Investitionen finden fast nur statt, wenn es dafür Förderprogramme gibt – wir werden es gleich am Thema Radwege sehen. Entscheidungen über Weiterentwicklung und Unterhaltung unserer kommunalen Infrastruktur können wir nicht vornehmen, weil dafür seit Jahrzehnten kein Geld zur Verfügung steht. Stattdessen hängen wir am Tropf der Landes- und Bundesförderung und müssen das umsetzen, was in Ministerien gewünscht wird.
Kommunale Selbstverwaltung vor Ort geht nach unserem Verständnis anders!

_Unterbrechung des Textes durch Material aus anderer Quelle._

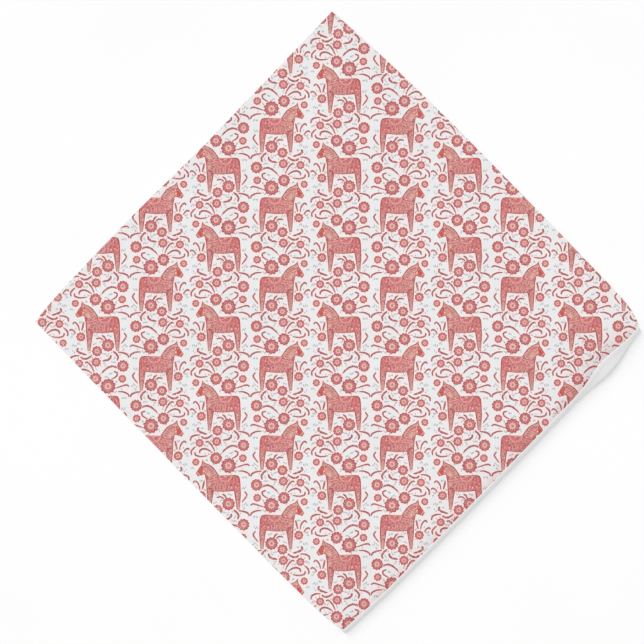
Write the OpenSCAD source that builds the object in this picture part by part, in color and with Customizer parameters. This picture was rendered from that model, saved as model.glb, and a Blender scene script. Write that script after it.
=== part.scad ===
// A square printed cloth bandana, hemmed on all four sides and laid out flat with its corners
// pointing up, left, down and right. The lower right side is turned up and leans back over the face.
// Millimetres. +Z is up, the printed face looks up, and +Y points to the top corner.
//
// The cloth is worked out on two grid directions: p runs along the upper left side, from the top
// corner to the left corner, and row runs across the cloth from the upper left side to the lower
// right one. Every sub-part takes its points from the same grid, so neighbours meet face to face.

/* [Cloth] */
// Half the distance from the left corner to the right corner
half_wide = 384; // [250:1:480]
// Half the distance from the top corner to the bottom corner
half_high = 394.3; // [250:0.1:480]
// Thickness of the woven cloth
cloth_t = 0.3; // [0.2:0.05:0.5]
// How far the top corner sits left of the middle
top_lean = 7.6; // [0:0.1:15]
// How far the bottom corner sits right of the middle
bottom_lean = 8.3; // [0:0.1:15]
// How far the left corner sits above the middle
left_rise = 0.6; // [0:0.1:15]
// How far the right corner sits below the middle
right_drop = 9.5; // [0:0.1:15]

/* [Sides] */
// How far the upper left side bows out
bow_upper_left = 4; // [0:0.5:8]
// How far the upper right side bows out
bow_upper_right = 12; // [0:0.5:14]
// How far the lower left side bows out
bow_lower_left = 5.5; // [0:0.5:8]
// How far the lower right side bows out
bow_lower_right = 6; // [0:0.5:8]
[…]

Vielen Dank für die Aufmerksamkeit.
Noch ein paar Anmerkungen zu den Anträgen der CDU:
Schon im Hauptausschuss habe ich nach der Stellungnahme von Lars Hartwig die Vermutung aufgestellt, dass die CDU eine unerschöpfliche Geldquelle aufgetan hat oder können sie vielleicht wie im grimmschen Märchen die Müllers Tochter mit Unterstützung Rumpelstilzchens Stroh zu Gold spinnen?
Zu 1: Feuerwehr
Die Einleitung und die Begründung können wir voll unterstützen. Nur frage ich mich, wo in der Finanzplanung für 2023 und 2024 zusätzlich fast € 2 Millionen herkommen sollen?! Vielleicht schafft die CDU-Landesregierung ein 100 % Rumpelstilzchen-Förderprogramm speziell für Spenge. Das Wecken von Hoffnungen, die nicht zu erfüllen sind, ist gerade vor dem Hintergrund zu erwartender Einnahmerückgänge einfach nicht seriös.
Zu 2: Wegeverbindungen
Grundsätzlich ist es überlegenswert, dort auch in den Folgejahren etwas Geld für weitere Verbesserung der Wege rund um die Werburg und die Mühlenburg zur Verfügung zu stellen. Hier ist es sinnvoll, dass im Fachausschuss nochmal zu besprechen. Aber auch hier fehlt ein Vorschlag, wie es finanziert werden soll. Es wird der Eindruck erweckt, dass man die Finanzplanung für die kommenden Jahre einfach unentwegt aufblähen kann.
Zu 3: Das Lieblingsthema „Schottergärten“
Im vergangenen Jahr haben wir die Wirksamkeit und Sinnhaftigkeit dieses Beschlusses ausführlich und kontrovers diskutiert. Unsere Meinung dazu ist bekannt. Es ist für uns selbstverständlich, dass die Verwaltung darüber berichtet, wie dieses Projekt abläuft … und ob sich überhaupt Leute finden, die Schottergärten wieder umwandeln wollen. Dazu bedarf es keines zusätzlichen Beschlusses.
Zu 4: Verkauf ungenutzter Gebäude
Hier kann man sicherlich mal einen Blick drauf werfen und prüfen. Aber auch das ist nach unserer Ansicht kein Thema, das einen Haushaltsbeschluss benötigt. Hier wird es eventuell um ein oder zwei Objekte gehen. Aber dann wahrscheinlich nur um den Grundstückswert, die Gebäude sind weitgehend marode und müssten mit hohen Investitionen für den Wohnungsmarkt fit gemacht werden. Die Antragsbegründung vermittelt den Eindruck, dass wir hohe Unterhaltungskosten haben und hohe Gebäudewerte da in der Rücklage haben – dies ist eher unzutreffend.
Außerdem halten wir den Umkehrschluss, dass dort bezahlbarer Miet-Wohnraum entsteht, für unrealistisch. Aufgrund der bisherigen Erfahrungen – wir denken hier auch an die beabsichtigten Doppelhäuser am Lerchenweg – werden dort im freien Markt vermutlich Einfamilienhäuser oder teure Miet- oder Eigentumswohnungen entstehen.